Question

A mica sheet of thickness $1.964\mu m$ and the refractive index $1.6$ is placed in the path of one of the interfering waves. Then the mica sheet is removed and the distance between the slits and screen is doubled. If this states the distance between two consecutive maxima or minima is equal to the displacement of fringe pattern on placing a mica sheet, the wavelength of the monochromatic light used in the experiment will be,
$\begin{aligned} & A.5892\overset{0}{\mathop{A}}\, \\\ & B.5269\overset{0}{\mathop{A}}\, \\\ & C.6271\overset{0}{\mathop{A}}\, \\\ & D.3875\overset{0}{\mathop{A}}\, \\\ \end{aligned}$

Answer 1

here it is mentioned that the fringe width is equal to the shift of the pattern. The fringe width can be calculated by taking the ratio of the product of the wavelength, order of the fringe and the distance between the slit and screen to the slit width. And the displacement of the fringe pattern can be calculated by taking the ratio of the product of refractive index minus one, thickness of the mica sheet and the distance between the slit and the screen to the slit width. Calculate the wavelength using this relation.

Complete answer:
It is mentioned in the question that the fringe width is equal to the shift in the fringe pattern.

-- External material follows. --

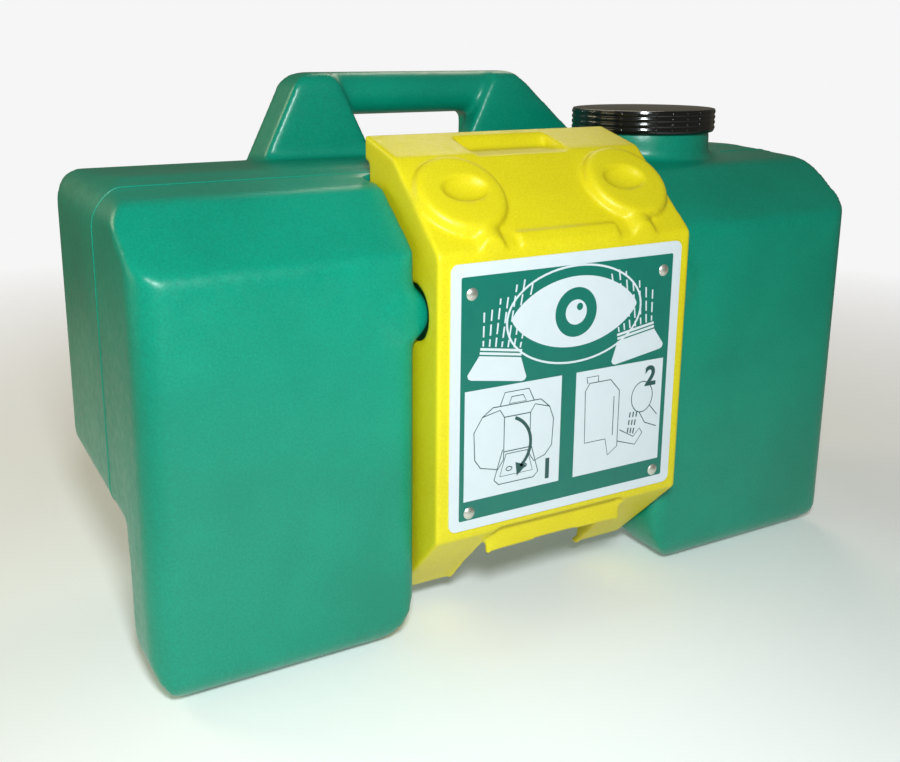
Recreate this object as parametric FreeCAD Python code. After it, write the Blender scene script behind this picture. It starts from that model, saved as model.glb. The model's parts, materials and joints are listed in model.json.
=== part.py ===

The fringe width is given as,
$\beta =\dfrac{\lambda D}{d}$
Where $\lambda$ be the wavelength, $D$be the distance between the slit and screen and $d$ be the slit width. The distance between the screen and slit is doubled.
Substituting the values given in the question gives,
$\beta =\dfrac{\lambda \times 2D}{d}$
Shift is given by the equation,
$s=\dfrac{\left( \mu -1 \right)tD}{d}$
Where $\mu$be the refractive index given as,
$\mu =1.6$
And $t$ be the thickness of the sheet given as,
$t=1.964\times {{10}^{-6}}m$
Substituting this in the equation will give,
$s=\dfrac{\left( 1.6-1 \right)\times 1.964\times {{10}^{-6}}\times D}{d}$
Now let us equate both the equations as they are equal.
$\dfrac{2\lambda D}{d}=\dfrac{\left( 1.6-1 \right)\times 1.964\times {{10}^{-6}}\times D}{d}$
Cancelling the common terms and rearranging will give,
$\lambda =\dfrac{\left( 1.6-1 \right)\times 1.964\times {{10}^{-6}}}{2}$
Therefore the value of the wavelength used is obtained as,
$\lambda =0.5892\times {{10}^{-6}}=5892\overset{0}{\mathop{A}}\,$

So, the correct answer is “Option A”.

Note:
Young's double-slit experiment is done in the question. In which the monochromatic light passes through two narrow slits. This will illuminate a distant screen. A particular pattern of bright and dark fringes is observed in the screen. This interference pattern is formed by the superposition of overlapping waves coming from the two slits.